¡Odín!
Imprime carácter ir por la ciudad con una espada vikinga mientras los demás llevan paraguas


Necesitaba desesperadamente una espada vikinga y llovía. Mi amigo José María cumplía 60 años y como se parece tanto a Floki, uno de los personajes de la serie Vikingos —aunque con mucho mejor temperamento: el no mataría a hachazos a un monje cristiano, creo—, lo de la espada me pareció un regalo estupendo. Siempre queda bien ser original. Pensé que en Barcelona, ciudad tan cosmopolita, no me sería difícil dar con el arma. Fui a una cuchillería regida por pakistaníes en la calle del Carme pero aunque tenían sables y mandobles de todas clases —incluidas formidables réplicas toledanas de las tizonas de Juego de tronos y El Señor de los Anillos— las espadas vikingas se les habían agotado. A lo mejor otros habían tenido la misma idea, válgame Thor. Por suerte al pasar frente a una armería en la calle Tallers vi en el escaparate una espada que podría haber empuñado el mismísimo Einar (Kirk Douglas) de Los vikingos, la gran película de referencia.

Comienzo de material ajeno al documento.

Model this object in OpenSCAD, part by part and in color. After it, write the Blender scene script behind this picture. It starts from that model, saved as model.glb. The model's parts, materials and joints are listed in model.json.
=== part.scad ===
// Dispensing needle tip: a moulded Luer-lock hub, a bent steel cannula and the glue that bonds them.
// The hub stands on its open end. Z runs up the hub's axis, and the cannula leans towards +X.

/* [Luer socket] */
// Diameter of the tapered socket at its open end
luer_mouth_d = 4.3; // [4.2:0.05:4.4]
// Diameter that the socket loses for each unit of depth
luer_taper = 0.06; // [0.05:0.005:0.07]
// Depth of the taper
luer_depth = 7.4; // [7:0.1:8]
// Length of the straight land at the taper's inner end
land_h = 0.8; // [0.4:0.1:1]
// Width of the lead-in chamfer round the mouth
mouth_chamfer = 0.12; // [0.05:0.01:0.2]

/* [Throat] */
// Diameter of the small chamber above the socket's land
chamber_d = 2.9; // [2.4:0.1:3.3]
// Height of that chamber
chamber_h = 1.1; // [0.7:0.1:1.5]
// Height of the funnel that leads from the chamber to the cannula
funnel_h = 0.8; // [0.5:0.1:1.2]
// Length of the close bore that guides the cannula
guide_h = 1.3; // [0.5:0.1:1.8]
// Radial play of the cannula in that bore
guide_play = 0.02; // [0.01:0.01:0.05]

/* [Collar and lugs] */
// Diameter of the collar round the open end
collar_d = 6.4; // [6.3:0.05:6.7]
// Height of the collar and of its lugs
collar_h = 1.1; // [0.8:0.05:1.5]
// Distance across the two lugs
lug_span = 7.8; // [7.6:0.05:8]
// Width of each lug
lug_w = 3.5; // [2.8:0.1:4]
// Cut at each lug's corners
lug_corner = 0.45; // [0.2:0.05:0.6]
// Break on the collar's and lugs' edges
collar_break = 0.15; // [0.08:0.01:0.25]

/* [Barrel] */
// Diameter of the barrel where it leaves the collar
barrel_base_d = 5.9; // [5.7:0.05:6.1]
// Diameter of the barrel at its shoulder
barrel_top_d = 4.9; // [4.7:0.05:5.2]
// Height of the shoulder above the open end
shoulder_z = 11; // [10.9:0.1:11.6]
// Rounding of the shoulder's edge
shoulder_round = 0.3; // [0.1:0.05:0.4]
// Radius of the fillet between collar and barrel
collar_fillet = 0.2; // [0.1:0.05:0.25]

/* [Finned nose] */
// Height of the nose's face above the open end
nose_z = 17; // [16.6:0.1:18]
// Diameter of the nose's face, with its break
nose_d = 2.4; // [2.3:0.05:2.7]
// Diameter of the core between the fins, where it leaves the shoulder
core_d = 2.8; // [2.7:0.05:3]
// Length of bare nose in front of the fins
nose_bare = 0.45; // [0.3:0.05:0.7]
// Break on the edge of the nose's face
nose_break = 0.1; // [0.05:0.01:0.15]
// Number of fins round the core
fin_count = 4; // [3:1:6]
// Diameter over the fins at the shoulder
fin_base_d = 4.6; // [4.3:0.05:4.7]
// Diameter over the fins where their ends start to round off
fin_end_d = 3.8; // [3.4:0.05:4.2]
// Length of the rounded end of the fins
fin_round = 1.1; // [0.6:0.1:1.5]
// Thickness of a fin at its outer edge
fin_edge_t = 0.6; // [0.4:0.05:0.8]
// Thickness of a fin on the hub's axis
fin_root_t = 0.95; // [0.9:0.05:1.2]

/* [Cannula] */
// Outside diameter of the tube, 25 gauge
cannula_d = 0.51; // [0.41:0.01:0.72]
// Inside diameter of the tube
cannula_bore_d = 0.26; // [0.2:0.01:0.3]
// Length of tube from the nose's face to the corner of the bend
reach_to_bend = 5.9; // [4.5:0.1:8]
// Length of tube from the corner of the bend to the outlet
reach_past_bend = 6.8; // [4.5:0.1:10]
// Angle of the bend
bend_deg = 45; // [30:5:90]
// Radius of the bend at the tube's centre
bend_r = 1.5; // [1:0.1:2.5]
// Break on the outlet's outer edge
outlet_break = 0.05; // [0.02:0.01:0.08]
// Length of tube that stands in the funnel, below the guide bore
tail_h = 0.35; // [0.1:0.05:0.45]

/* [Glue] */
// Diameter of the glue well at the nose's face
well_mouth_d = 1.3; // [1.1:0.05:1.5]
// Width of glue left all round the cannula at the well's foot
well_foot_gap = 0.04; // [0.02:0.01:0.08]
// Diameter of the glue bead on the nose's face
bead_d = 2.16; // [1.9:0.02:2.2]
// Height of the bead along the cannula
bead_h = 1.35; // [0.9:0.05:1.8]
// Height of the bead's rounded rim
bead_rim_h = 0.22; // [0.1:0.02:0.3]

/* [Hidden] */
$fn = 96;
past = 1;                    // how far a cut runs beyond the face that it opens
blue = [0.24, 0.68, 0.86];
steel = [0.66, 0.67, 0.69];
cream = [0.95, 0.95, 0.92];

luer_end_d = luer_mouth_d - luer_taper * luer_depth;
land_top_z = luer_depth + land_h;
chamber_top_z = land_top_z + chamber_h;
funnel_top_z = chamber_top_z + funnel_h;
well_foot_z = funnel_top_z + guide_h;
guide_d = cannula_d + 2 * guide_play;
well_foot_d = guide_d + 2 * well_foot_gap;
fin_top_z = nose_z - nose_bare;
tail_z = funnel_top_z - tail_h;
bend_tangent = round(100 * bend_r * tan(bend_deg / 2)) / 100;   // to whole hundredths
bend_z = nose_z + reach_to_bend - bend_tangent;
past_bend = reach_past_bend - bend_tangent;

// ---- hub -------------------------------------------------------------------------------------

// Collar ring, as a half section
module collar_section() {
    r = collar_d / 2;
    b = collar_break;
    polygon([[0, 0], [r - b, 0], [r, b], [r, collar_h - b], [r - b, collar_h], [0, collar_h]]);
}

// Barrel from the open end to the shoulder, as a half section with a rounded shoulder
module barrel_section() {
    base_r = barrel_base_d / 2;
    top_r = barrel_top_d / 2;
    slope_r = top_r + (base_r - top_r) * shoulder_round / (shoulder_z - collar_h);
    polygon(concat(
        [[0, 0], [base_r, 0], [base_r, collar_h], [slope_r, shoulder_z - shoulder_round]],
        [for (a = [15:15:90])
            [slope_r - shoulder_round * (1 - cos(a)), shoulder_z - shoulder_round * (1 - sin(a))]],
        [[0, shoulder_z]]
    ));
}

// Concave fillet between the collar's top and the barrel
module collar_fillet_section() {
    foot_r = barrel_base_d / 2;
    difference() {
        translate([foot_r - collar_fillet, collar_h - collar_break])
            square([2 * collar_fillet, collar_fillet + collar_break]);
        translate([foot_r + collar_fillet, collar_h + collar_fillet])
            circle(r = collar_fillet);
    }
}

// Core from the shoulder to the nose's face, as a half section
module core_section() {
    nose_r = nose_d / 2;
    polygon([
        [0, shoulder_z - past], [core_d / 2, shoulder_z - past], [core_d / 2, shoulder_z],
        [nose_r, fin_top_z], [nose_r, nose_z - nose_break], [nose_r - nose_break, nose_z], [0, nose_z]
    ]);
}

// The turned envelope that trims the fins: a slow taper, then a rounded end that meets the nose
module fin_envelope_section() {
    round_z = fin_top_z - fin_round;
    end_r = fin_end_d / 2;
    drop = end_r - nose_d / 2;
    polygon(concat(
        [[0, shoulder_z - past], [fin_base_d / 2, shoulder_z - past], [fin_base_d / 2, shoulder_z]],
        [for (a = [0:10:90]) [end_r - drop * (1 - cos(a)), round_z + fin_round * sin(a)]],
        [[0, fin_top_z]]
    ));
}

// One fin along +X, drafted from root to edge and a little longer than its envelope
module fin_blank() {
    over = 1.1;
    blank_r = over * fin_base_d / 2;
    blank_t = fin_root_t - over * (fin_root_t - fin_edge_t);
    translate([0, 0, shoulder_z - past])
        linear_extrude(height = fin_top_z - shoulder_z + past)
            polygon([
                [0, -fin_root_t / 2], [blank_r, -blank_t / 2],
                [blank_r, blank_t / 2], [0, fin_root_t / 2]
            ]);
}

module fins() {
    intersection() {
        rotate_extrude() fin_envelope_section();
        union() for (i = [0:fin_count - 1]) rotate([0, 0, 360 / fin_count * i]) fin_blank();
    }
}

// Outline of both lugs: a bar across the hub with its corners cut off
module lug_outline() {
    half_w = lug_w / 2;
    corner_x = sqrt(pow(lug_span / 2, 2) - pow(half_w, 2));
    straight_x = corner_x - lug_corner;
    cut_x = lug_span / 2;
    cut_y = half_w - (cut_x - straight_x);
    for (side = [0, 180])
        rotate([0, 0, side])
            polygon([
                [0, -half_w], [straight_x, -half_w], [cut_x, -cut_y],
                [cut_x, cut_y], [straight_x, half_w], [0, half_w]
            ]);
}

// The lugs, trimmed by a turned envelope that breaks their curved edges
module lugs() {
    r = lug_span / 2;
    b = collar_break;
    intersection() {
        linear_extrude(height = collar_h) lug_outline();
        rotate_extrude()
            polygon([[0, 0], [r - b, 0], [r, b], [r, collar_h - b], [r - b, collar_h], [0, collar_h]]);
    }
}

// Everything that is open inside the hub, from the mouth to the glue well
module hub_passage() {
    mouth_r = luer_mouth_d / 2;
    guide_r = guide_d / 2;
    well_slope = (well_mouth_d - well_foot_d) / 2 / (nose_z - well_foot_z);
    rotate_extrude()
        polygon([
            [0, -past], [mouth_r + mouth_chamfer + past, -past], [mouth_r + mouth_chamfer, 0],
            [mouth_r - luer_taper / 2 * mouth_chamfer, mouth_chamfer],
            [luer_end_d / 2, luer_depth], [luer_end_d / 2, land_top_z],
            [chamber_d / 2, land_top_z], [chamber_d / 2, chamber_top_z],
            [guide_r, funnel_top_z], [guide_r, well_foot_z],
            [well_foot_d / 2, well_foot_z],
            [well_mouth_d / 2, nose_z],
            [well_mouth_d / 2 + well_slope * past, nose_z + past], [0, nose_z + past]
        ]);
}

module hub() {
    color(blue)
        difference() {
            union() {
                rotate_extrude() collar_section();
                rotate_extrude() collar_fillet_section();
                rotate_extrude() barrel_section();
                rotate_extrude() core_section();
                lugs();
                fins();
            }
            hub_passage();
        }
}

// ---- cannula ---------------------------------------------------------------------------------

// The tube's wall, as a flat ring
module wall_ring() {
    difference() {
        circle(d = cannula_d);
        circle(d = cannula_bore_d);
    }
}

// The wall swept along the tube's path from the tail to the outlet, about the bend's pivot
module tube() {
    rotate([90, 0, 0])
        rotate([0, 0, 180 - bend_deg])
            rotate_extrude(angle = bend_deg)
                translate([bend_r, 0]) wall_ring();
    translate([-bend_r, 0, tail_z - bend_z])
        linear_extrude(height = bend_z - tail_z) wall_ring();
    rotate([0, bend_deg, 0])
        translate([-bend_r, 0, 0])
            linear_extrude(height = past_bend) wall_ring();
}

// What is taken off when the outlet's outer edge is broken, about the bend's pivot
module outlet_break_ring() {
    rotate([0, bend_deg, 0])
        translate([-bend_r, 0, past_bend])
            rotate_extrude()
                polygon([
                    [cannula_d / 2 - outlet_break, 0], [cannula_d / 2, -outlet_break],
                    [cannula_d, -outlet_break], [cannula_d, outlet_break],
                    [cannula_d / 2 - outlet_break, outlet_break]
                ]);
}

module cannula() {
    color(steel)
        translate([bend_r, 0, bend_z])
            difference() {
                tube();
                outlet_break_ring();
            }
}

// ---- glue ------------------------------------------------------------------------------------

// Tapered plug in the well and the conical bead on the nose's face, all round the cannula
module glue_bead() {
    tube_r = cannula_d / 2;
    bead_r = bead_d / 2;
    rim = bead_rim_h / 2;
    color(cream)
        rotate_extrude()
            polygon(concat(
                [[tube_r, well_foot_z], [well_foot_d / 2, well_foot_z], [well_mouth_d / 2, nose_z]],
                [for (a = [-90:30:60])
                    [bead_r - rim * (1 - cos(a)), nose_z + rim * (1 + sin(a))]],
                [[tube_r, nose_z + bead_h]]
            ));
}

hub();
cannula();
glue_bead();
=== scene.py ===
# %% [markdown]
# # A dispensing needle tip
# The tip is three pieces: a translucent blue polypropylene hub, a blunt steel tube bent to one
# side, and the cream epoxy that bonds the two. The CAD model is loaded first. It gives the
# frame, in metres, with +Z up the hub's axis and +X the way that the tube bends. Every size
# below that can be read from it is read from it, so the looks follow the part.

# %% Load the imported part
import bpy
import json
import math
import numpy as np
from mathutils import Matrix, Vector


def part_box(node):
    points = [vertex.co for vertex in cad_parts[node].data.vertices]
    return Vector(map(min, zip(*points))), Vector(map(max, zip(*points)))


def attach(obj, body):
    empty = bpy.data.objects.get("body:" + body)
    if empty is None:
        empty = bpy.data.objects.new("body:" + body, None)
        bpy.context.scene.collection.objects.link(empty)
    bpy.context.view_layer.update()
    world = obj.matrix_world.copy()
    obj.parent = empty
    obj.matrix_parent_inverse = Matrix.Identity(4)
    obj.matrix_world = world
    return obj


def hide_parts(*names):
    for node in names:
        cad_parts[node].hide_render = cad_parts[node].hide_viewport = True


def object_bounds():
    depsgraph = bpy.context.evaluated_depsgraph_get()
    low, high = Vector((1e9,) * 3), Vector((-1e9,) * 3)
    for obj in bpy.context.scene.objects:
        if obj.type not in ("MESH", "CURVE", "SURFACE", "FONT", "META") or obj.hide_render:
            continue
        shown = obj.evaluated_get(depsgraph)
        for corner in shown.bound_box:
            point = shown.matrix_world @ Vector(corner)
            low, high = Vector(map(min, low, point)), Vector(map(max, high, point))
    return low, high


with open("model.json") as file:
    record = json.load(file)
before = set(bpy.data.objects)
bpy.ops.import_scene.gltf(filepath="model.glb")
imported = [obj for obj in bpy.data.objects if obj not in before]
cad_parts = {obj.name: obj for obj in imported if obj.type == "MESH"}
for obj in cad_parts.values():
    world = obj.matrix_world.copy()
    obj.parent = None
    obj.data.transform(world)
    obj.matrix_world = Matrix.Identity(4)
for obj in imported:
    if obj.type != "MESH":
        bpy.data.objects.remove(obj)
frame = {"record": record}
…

La dependienta titubeó un momento ante el brillo de mis ojos. Al final me entregó la espada, que yo tomé reverencialmente en las manos, envuelta en papel de Navidad, pues no había otro. Imprime carácter ir por la ciudad con una espada vikinga mientras los demás van con paraguas. Subí con dificultad en mi motocicleta tratando de acomodar el arma entre las piernas, apoyada en el manillar. Sobresalía mucho y me quedaba con la punta a la altura del cuello. Me lancé a tumba abierta por las calles mojadas como si tripulara un drakar. Con los equilibrios y la lluvia el riesgo era evidente pero me embargaba un profundo sentimiento de aventura. Y al cabo, si caía, lo haría aferrado a la espada y, es sabido, entraría de cabeza al Valhalla. Apreté los dientes y grité: “¡Odín!”.